仮に、ただ周囲のリスペクトを得るためだけに、根性で登って、体を痛めてしまったら、クライミング自体が後退してしまう。
クライミングの課題には、意図がある。
薄被りの、9級の課題なんて、単純に ”フリのムーブを覚えてください” というのが意図だ。
覚えるためには、何回か繰り返しが出てきたほうがいいので、4~5手、同じムーブが連続するように、ホールドが並べてあるが、ただそれだけのこと。
無理して、4~5手を連続して登るように力任せに登るより、課題の意図はムーブの習得なのであるから、1手、2手しかできなくても、カラダを休めて、キレイなムーブで、できるようになったほうが、課題の意図と一致している。
私は同じことを小瀬の17mの外壁で45度11Aの課題を傾斜15度にして、リードしながら習得した。思えば、厳しい道を歩んだものだ。恐怖心とのセット販売だ(笑)。
■ 狭い課題
実は、私も、やらなくていい課題に執着してしまったりした。反省している。
ルーフ越えの課題で、越えた後、私が持てる中継ホールドを持つと、どうしても足の位置が悪く、正対引付けというムーブは合っているのだが、すごく狭く体を入れなくてはならなくて、やだな~ もっと楽に登りたいな~という課題があった。
楽に登れるムーブを考えている間に、膝を痛めてしまった。
他に男性に登ってみてもらったら、そこは単純にパワーで解決で、中継ホールドは飛ばし。

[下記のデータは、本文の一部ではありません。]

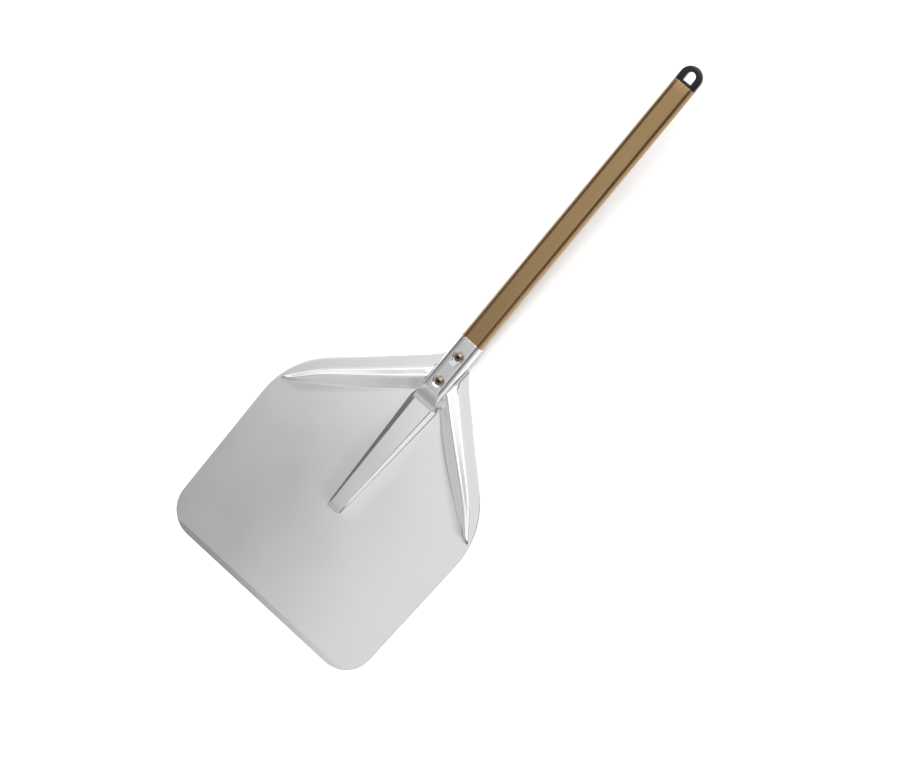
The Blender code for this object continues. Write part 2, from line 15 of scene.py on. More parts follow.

だから狭くない。
私には、飛ばしはパワーの面でも、リーチの遠さの面でも、無理で、中継ホールドを使わないといけない。
ので、まぁ、同じムーブは体格的にもパワー的にもできないし、同じようなことを目指さなくても良い。
のだが、なんとなく、もっと楽に登れるんじゃないかと思ってしまったのだ。
■ 意図が読めたらOK
そうした、”体のサイズとあっていなかったり、パワーがまだ習得できなかったりしている課題”に、執着することは、
今の課題 = 課題設定者の意図を読む
という自分の目標に反する。
だから、いくら周囲の人が、
体格に合わない課題を克服して行くことも強くなるには必要
と力説しても、私にはイラナイ。
そもそも、私のクライミングは、アルパインのクラシックルートで安全安心にクライミングするためのものであり、ジムの課題で、カラダを壊していたら、本末転倒である。
たしかに、無理をしても登る必要がコンペの選手にはある。
リーチがない選手はジャンプ力を鍛えて、デッドやランジに強くならないといけない。
しかし、それは、それ以外にムーブがない、ともう読めるようになった人の話で、私はまだ完全にムーブが読めないのだから、その必要はない。
・・・というようなことが分かったのは、昨日の初心者の彼女のおかげだ。
人は、自分で自分に何が今必要かを冷静に判断するのは難しい。
けれども、他人だったらよく分かるのだ。その人になぞらえることで、自分に何が必要か?についても、確信が持てる。